> **To do**:
The listing below holds a line with "form = slab(steps, np.linspace(0, 1, 11), lambda" and a later line with "obj.parent = None". Write out those two lines and every line between them, exactly, and nothing else.
⁂
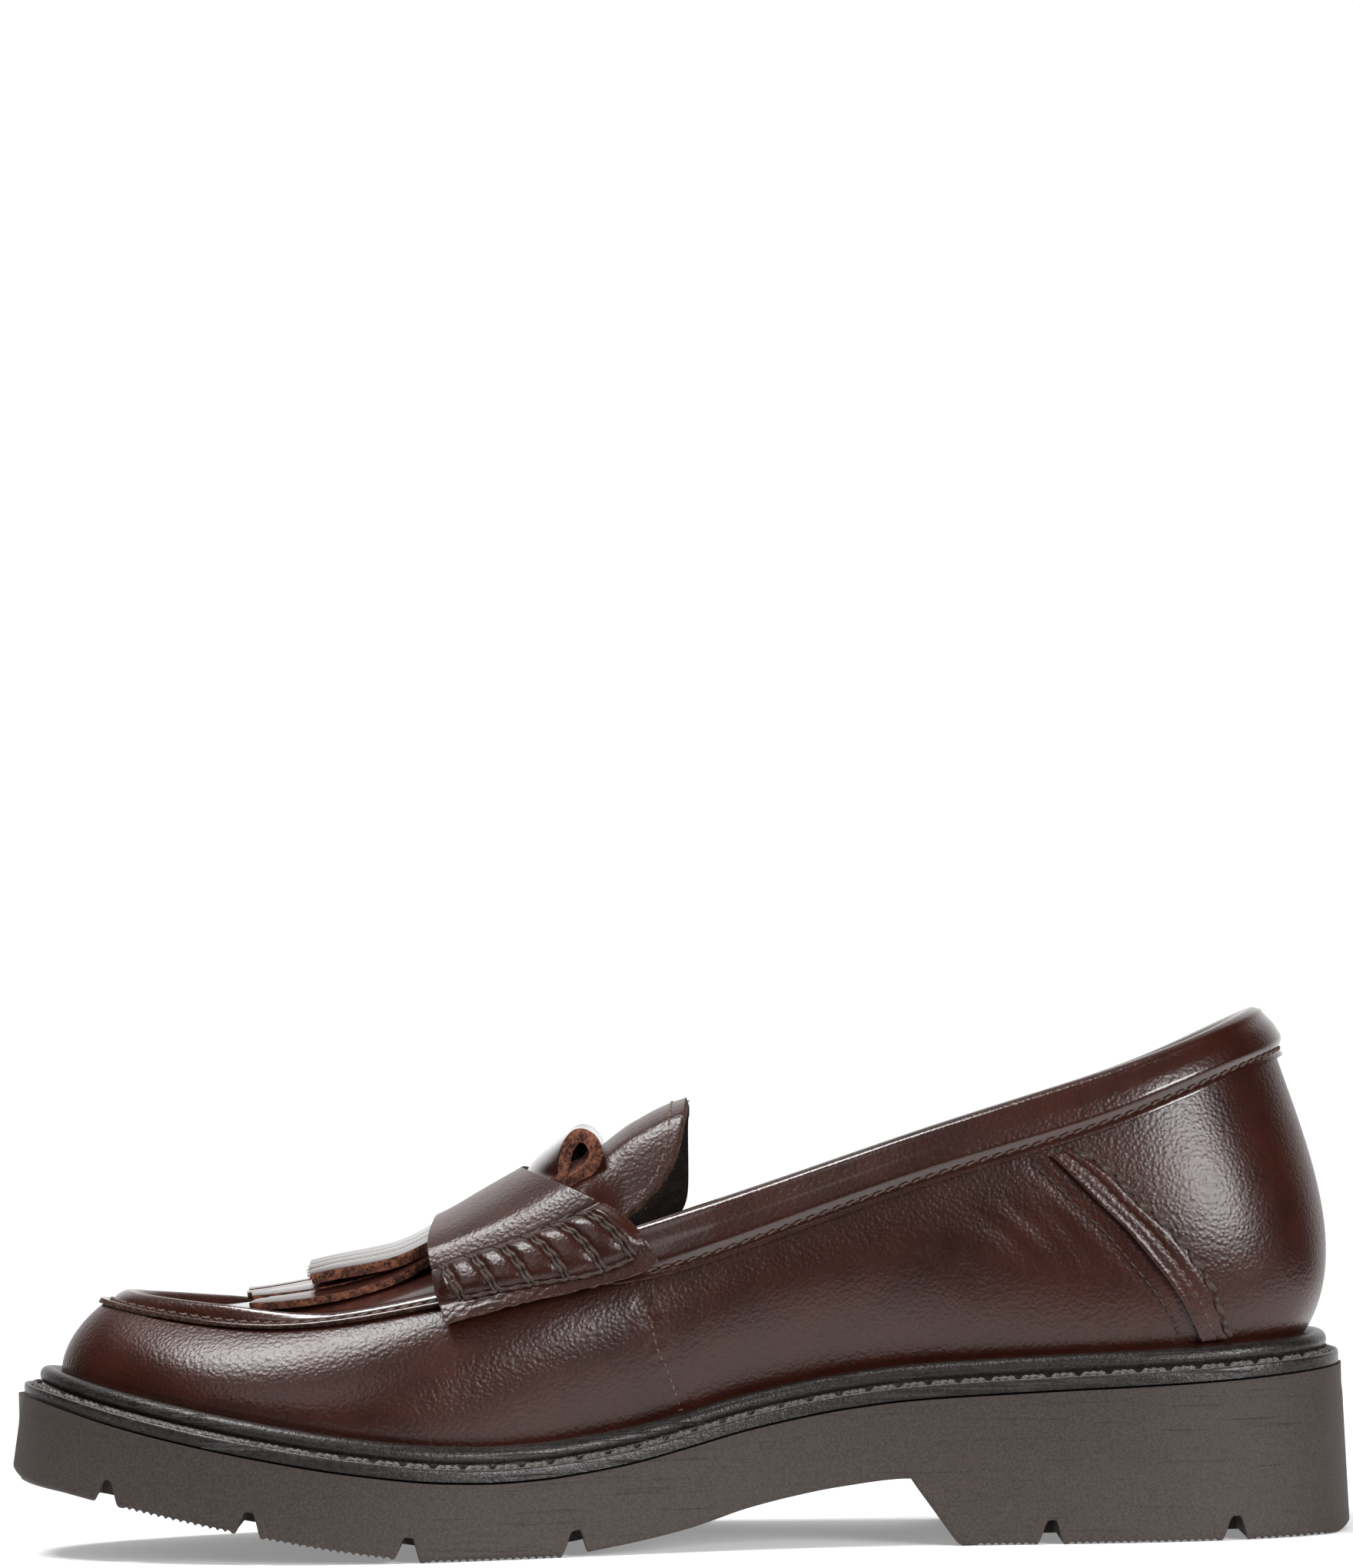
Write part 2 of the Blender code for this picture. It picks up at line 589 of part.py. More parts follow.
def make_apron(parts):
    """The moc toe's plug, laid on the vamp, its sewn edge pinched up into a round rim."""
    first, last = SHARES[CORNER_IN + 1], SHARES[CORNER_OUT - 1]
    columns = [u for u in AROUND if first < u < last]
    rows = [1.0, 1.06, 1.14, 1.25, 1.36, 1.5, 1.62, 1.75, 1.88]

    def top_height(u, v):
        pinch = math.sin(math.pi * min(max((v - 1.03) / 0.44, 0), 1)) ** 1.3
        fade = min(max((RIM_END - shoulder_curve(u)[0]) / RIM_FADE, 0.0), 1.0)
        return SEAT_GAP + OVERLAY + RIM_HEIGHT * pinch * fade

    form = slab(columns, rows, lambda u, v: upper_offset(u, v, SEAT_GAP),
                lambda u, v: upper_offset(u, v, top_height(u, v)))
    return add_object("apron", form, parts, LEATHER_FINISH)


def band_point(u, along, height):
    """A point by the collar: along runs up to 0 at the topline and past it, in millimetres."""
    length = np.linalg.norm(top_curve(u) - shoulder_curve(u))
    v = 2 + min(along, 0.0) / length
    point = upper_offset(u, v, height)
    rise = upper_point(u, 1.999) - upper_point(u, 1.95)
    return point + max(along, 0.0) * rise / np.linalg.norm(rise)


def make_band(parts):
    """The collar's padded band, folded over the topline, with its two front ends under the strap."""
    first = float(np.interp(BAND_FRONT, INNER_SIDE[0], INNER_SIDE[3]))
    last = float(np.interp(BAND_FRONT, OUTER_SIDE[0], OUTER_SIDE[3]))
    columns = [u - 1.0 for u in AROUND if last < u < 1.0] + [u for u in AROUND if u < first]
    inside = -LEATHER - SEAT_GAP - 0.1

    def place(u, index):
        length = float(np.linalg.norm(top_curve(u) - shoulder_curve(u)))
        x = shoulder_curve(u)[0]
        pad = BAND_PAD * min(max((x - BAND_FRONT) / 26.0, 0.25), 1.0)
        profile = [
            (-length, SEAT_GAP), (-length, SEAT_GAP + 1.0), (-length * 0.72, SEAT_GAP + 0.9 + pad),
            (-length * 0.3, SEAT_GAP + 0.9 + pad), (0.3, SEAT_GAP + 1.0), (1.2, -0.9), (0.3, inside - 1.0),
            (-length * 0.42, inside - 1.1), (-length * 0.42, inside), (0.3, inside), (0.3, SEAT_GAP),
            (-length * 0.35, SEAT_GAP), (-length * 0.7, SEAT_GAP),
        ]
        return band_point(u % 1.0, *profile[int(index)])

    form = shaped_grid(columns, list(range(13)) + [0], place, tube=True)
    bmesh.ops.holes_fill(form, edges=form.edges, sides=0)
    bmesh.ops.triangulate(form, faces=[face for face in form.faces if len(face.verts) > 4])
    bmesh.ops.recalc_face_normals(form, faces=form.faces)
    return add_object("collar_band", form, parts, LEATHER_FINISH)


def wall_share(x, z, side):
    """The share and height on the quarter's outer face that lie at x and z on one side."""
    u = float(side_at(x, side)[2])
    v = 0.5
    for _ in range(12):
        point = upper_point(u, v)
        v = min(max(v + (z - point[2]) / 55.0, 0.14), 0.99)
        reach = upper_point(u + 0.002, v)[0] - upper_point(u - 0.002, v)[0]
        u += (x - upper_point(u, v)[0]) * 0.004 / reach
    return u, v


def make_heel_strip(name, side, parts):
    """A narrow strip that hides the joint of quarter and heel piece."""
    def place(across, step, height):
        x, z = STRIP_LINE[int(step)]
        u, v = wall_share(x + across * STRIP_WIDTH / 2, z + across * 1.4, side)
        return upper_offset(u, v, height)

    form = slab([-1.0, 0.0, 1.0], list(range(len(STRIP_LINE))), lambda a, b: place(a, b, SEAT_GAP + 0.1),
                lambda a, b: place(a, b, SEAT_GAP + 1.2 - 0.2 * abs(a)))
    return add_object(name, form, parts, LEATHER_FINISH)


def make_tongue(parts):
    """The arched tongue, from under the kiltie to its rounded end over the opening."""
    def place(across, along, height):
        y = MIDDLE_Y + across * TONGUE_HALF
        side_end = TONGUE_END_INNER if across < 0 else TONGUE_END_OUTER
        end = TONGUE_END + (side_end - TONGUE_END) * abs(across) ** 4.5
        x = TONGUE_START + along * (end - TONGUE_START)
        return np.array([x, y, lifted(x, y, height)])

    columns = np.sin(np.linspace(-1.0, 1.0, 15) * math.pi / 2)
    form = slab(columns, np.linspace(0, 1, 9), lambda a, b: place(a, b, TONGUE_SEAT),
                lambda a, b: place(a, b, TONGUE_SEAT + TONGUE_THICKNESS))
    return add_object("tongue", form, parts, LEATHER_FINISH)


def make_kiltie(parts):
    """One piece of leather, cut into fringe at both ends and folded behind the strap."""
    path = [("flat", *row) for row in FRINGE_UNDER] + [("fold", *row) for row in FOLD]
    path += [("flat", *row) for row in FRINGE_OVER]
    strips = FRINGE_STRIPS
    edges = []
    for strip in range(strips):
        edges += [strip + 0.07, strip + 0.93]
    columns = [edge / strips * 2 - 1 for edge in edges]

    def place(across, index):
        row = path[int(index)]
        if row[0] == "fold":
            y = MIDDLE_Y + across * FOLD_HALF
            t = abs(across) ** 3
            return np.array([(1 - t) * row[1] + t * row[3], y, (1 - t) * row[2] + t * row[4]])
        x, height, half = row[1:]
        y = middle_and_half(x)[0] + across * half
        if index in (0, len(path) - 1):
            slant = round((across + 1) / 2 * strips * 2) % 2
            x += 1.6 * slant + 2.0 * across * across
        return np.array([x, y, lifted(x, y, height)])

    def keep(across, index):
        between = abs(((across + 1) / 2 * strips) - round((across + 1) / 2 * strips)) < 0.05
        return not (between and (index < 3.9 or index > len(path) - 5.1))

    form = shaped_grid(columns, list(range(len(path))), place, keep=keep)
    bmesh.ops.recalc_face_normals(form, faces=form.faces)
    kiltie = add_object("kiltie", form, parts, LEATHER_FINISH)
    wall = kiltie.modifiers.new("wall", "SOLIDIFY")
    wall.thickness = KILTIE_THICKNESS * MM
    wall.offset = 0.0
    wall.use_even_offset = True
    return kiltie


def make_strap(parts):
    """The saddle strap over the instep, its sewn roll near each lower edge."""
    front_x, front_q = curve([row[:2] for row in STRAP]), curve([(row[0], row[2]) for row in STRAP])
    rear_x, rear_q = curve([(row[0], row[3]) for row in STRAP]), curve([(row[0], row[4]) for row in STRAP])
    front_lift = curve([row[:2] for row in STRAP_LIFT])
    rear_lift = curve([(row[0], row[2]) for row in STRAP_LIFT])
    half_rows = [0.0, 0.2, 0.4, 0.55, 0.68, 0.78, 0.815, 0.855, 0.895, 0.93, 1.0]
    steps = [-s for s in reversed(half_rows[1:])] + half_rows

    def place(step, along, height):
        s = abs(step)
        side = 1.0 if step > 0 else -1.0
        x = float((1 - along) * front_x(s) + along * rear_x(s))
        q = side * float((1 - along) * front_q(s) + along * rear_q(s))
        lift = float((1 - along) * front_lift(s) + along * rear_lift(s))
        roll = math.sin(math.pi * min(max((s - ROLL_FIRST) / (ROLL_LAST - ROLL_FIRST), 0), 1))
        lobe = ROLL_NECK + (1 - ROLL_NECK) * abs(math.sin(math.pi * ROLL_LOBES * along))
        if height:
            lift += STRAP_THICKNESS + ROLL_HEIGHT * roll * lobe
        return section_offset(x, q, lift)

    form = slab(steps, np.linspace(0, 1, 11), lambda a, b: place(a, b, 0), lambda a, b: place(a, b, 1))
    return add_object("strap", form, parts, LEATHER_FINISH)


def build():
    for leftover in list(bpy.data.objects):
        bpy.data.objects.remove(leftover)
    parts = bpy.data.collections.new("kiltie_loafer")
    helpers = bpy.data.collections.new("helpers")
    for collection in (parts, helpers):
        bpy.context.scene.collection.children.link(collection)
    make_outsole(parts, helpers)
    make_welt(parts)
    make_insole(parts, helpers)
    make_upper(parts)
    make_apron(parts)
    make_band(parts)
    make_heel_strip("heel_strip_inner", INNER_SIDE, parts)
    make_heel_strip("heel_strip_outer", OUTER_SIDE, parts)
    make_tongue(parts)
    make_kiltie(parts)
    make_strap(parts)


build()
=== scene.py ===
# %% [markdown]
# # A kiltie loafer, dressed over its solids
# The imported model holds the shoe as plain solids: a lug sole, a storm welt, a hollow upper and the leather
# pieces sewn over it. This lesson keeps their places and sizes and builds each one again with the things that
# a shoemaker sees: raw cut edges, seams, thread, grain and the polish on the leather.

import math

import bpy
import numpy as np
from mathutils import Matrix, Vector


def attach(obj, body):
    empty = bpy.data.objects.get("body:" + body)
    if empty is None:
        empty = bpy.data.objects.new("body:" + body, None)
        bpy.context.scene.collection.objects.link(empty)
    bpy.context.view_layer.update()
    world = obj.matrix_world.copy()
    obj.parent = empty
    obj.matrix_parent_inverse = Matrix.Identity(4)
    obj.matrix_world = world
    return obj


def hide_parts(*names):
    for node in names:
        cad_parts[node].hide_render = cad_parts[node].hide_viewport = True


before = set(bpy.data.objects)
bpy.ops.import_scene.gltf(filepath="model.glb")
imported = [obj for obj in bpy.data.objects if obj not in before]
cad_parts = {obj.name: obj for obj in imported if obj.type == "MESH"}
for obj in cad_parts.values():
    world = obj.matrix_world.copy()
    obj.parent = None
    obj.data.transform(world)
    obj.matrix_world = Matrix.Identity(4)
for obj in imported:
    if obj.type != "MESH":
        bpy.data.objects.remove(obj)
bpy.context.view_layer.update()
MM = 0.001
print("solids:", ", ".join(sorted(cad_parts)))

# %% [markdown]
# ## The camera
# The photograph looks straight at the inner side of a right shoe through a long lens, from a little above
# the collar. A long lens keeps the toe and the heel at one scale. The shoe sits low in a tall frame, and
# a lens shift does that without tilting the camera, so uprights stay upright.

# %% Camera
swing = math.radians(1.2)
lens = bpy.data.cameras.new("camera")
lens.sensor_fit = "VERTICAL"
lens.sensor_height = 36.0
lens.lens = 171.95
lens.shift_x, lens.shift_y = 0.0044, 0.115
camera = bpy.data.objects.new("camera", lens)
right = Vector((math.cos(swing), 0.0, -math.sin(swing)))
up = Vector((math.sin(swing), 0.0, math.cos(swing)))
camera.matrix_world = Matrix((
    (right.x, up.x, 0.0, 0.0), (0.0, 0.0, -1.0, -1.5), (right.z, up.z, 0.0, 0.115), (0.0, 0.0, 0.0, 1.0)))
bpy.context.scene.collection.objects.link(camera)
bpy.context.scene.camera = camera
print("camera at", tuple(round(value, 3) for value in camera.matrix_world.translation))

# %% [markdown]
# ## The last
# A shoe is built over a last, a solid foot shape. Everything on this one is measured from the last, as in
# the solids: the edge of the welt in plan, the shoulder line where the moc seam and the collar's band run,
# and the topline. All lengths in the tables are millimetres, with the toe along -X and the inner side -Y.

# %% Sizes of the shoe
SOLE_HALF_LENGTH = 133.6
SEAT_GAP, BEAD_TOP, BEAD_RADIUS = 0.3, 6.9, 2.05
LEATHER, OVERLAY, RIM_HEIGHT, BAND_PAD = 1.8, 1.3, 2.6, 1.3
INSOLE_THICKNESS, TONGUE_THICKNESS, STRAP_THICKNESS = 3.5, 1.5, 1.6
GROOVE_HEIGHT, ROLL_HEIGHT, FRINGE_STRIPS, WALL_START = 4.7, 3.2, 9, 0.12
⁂
> **Answer to this task**:
    form = slab(steps, np.linspace(0, 1, 11), lambda a, b: place(a, b, 0), lambda a, b: place(a, b, 1))
    return add_object("strap", form, parts, LEATHER_FINISH)


def build():
    for leftover in list(bpy.data.objects):
        bpy.data.objects.remove(leftover)
    parts = bpy.data.collections.new("kiltie_loafer")
    helpers = bpy.data.collections.new("helpers")
    for collection in (parts, helpers):
        bpy.context.scene.collection.children.link(collection)
    make_outsole(parts, helpers)
    make_welt(parts)
    make_insole(parts, helpers)
    make_upper(parts)
    make_apron(parts)
    make_band(parts)
    make_heel_strip("heel_strip_inner", INNER_SIDE, parts)
    make_heel_strip("heel_strip_outer", OUTER_SIDE, parts)
    make_tongue(parts)
    make_kiltie(parts)
    make_strap(parts)


build()
=== scene.py ===
# %% [markdown]
# # A kiltie loafer, dressed over its solids
# The imported model holds the shoe as plain solids: a lug sole, a storm welt, a hollow upper and the leather
# pieces sewn over it. This lesson keeps their places and sizes and builds each one again with the things that
# a shoemaker sees: raw cut edges, seams, thread, grain and the polish on the leather.

import math

import bpy
import numpy as np
from mathutils import Matrix, Vector


def attach(obj, body):
    empty = bpy.data.objects.get("body:" + body)
    if empty is None:
        empty = bpy.data.objects.new("body:" + body, None)
        bpy.context.scene.collection.objects.link(empty)
    bpy.context.view_layer.update()
    world = obj.matrix_world.copy()
    obj.parent = empty
    obj.matrix_parent_inverse = Matrix.Identity(4)
    obj.matrix_world = world
    return obj


def hide_parts(*names):
    for node in names:
        cad_parts[node].hide_render = cad_parts[node].hide_viewport = True


before = set(bpy.data.objects)
bpy.ops.import_scene.gltf(filepath="model.glb")
imported = [obj for obj in bpy.data.objects if obj not in before]
cad_parts = {obj.name: obj for obj in imported if obj.type == "MESH"}
for obj in cad_parts.values():
    world = obj.matrix_world.copy()
    obj.parent = None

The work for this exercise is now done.